Les acteurs principaux de la crise sont désormais les USA et la France. Cela vaut cette remarque, en passant mais douloureuse pour les Britanniques, sortie de l’éditorial du Guardian d’aujourd’hui :

« The dire news on the ground emerged just hours after the US and France agreed a draft UN resolution calling for the violence to stop, giving an apparent glimmer of hope. It could be adopted by the security council as soon as today. Not least among the ironies of this tragedy has been the emergence of France as a bridge between the US and much of the rest of the world. It was a role Tony Blair once hoped to take. »

L’important ici n’est pas le résultat de cette nouvelle “combinaison” diplomatique (la résolution de l’ONU, qui est loin du compte) mais bien la “combinaison” elle-même. La France est nécessairement à sa place, mais pas comme la définit le Guardian.
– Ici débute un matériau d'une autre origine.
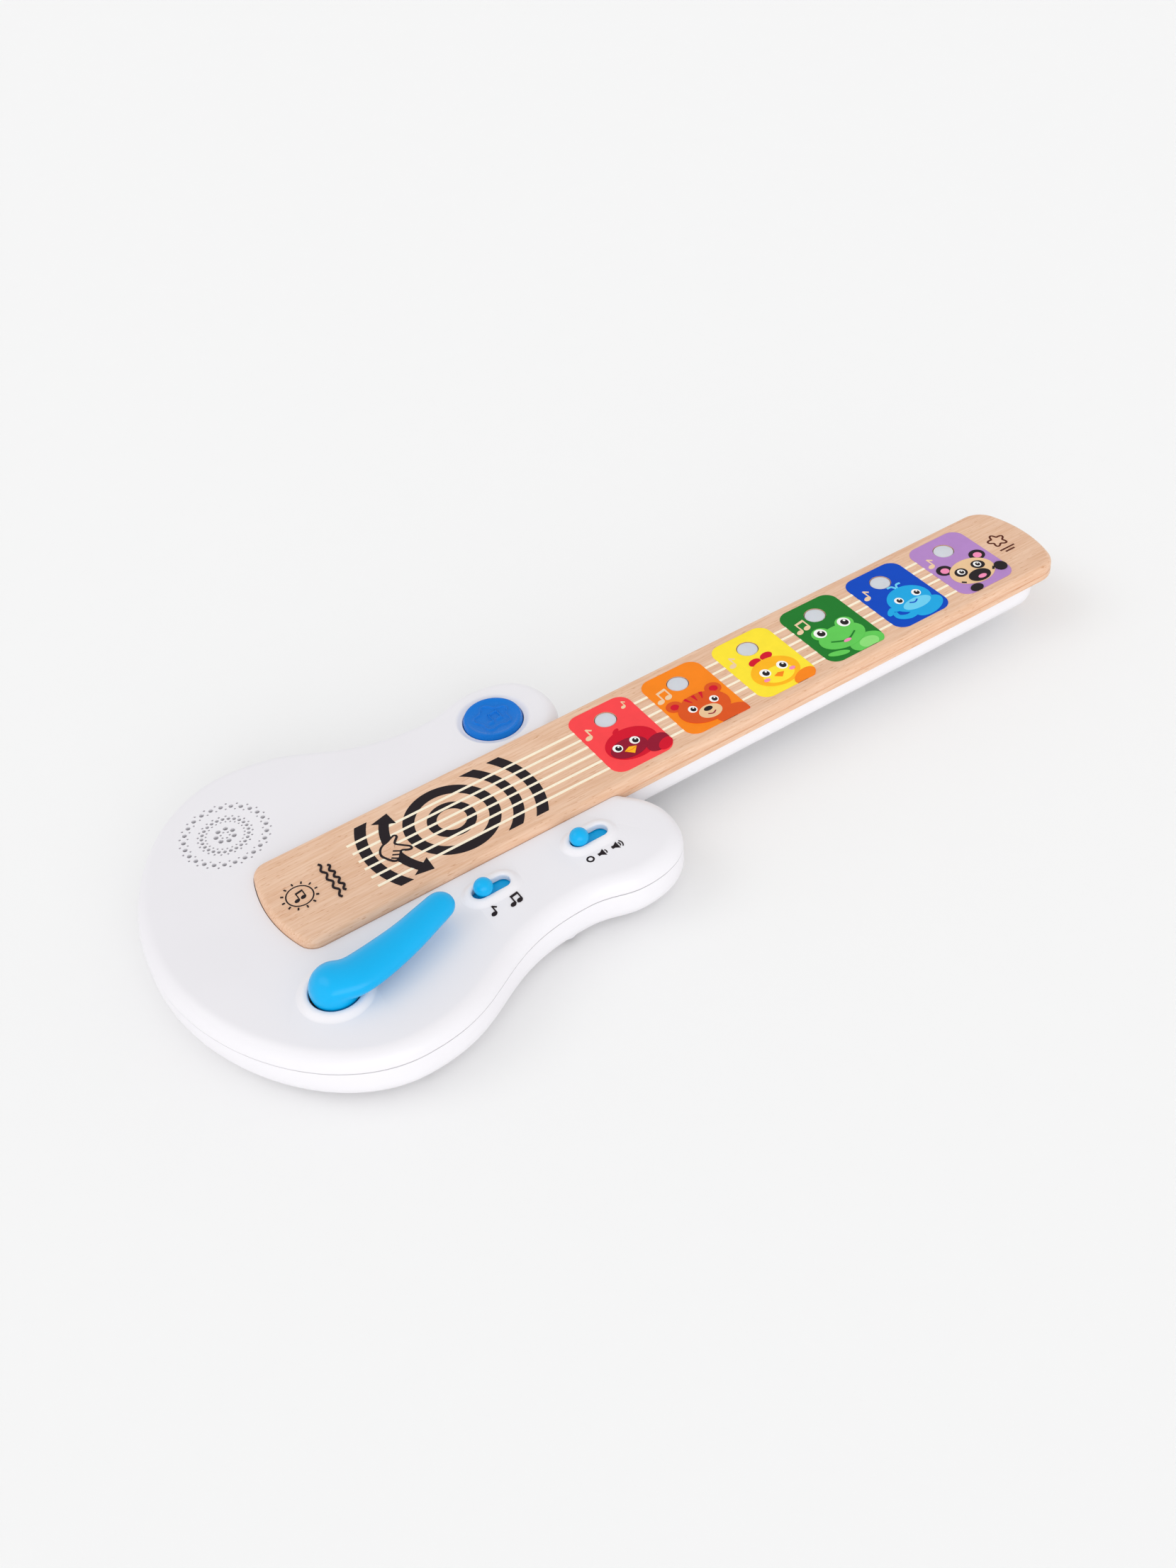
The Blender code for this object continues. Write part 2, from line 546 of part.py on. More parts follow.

Plus qu’être un “pont”, la France ne peut tenir cette place que parce qu’elle est perçue comme la “représentante” du reste du monde, et parce que son indépendance et son sens de la souveraineté le permettent. Blair ne fait pas le poids parce qu’en dépit de sa prétention à être un “pont”, on sait bien qu’il est tout au plus une presqu'île de l’Amérique.

D’ailleurs, peut-on être un “pont” entre l’Amérique et le reste du monde? Cela n’a guère de sens. Un “pont” est un outil, un moyen, et nullement une position diplomatique substantielle, — et un pont dont une des rives est américaine est aussitôt soumis à des tentatives d’annexion américaniste. La France est à l’autre bout du pont, face à l’Amérique, mais elle n’est pas le pont entre l’Amérique et le reste. On n’échappe pas à son destin. Les diplomates français auront beau jouer l’apaisement avec les USA, ce qui est leur grand péché mignon, au bout du compte ils se retrouveront de l’autre côté du pont. Quant à Tony Blair, il sera enfin parti en vacances.